Ученых много, умных меньше.
Я пишу по пьесе в год. Но, конечно, каждая пьеса отнимает у меня не год жизни, а больше. Гораздо больше! Года три. И я об этом не жалею.
Если бы мне сказали: ты напишешь гениальную вещь, такую, что действительно потрясет сердца человеческие и что-то заметно изменит в жизни. Изменит людей. Счистит с их душ шелуху и накипь. Но имей в виду — последняя точка в этой вещи будет и твоим последним вздохом. Я бы, не раздумывая ни минуты, согласился.
Для пьесы:
— Смелость, смелость! Что вы говорите? А если этой смелостью воспользуется какая-то сволочь?
— А ты на его смелость — свою смелость!
Трагедия великих пьес — некому их играть. Так ли? Примириться с этой трагедией?
А плохие пьесы портят актеров, делают их еще хуже.
Так как разорвать этот заколдованный круг?
Надо все-таки играть хорошие пьесы. Пусть неважно играют актеры в хороших пьесах. Сначала — неважно, потом лучше будет.
Все-таки здесь путь для актера — к лучшему.
В плохих пьесах — только к худшему, только к падению.
Талоны на прием к директору завода… Были такие!
Выдавал на цех (лимит), и начальник цеха давал рабочим по своему усмотрению, кому дать, кому нет. Прием один раз в неделю, два часа.
Трудно писать путевы´е очерки так, чтобы они были к тому же и путёвые.
Мои отношения с театром — «коварство и любовь».
Разгадка, почему театры не любят мои пьесы. Прямо скажем. Берут, пробуют халтурить. Материал оказывает чудовищное сопротивление. Схалтурить нельзя. Разочаровываются и бросают…
Что мне мешает взяться за автобиографический роман? Недостаток эгоцентризма.
Теперь я понимаю, почему люди уходили в пустынники. От суматохи. От знаменитости. Негде побыть одному. Или — жена злая.

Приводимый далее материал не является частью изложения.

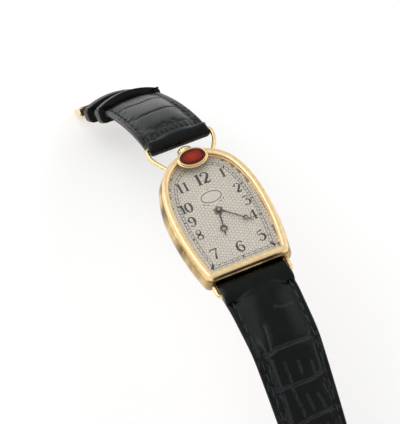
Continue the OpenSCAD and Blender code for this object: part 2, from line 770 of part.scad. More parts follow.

Совсем не для того, чтоб грехи отмолить. А просто — побыть одному.
К разговору:
Перефразируя известное изречение, можно сказать:
— Покажи мне твой репертуар, и я скажу, кто ты.
— Я не чистой воды сатирик, а, так сказать, с просатирью.
Хочется стать на колени и погладить, как голову ребенка: «Боже мой, ты сумела вырасти!»[13]
Об этой стране можно писать только с нежностью. Тяжелый хлеб. Это сразу вызывает огромное уважение к этому народу.
Как не стыдно американцам! Безоружная страна…: Это все равно что к ребенку применить силу.
Душа винтом!
Святое очковтирательство. Виды его. Сеют по лущевке — показывают как зябь. Из всех видов очковтирательства это наиболее порядочное.
«Рыцари сводки».
Челомудренный человек.
Без больших целей люди становятся тараканами.
Не было двух пальцев на правой руке, а бил очень сильно.
Соседи через потолок.
У него всегда было такое выражение лица, будто он сел на гвоздь и стесняется сказать об этом.
Дурак никогда не признает, что он дурак. Если бы он согласился с этим, то уже был бы умным человеком.
Девиз лакировщиков: «Тьмы низких истин мне дороже нас возвышающий обман».
«Бытие определяет сознание». Эти слова мне всегда казались грубо материалистичными. Их легко вульгаризировать. Всегда мне казалось, что в этой формуле чуточку не хватает хорошего идеализма. Не так ведь грубо обстоит дело связью брюха и ума. Не личное, а общественное бытие определило сознание Ленина, Маркса.
А. Эйнштейн:
«Когда я смотрю на тех, кто утверждает превосходство одной расы над другой, мне кажется, что кора головного мозга не участвует в жизни этих людей, с них вполне достаточно спинного мозга».
(В письме к математику Георгу Пику)
Чайки — души погибших моряков.
Смерти не бояться — это дурацкое дело. Ты не бойся жизни!
Одного доводит до инфаркта критика и самокритика, а другого — отсутствие критики и самокритики.
Мы — низы. Низы в смысле — низко пали.
Он был этому так же рад, как директор не преуспевающего драмтеатра открытию в том же городе театра музкомедии.
Пока жив — нечего бояться, а коли убили — так какой уж тут страх.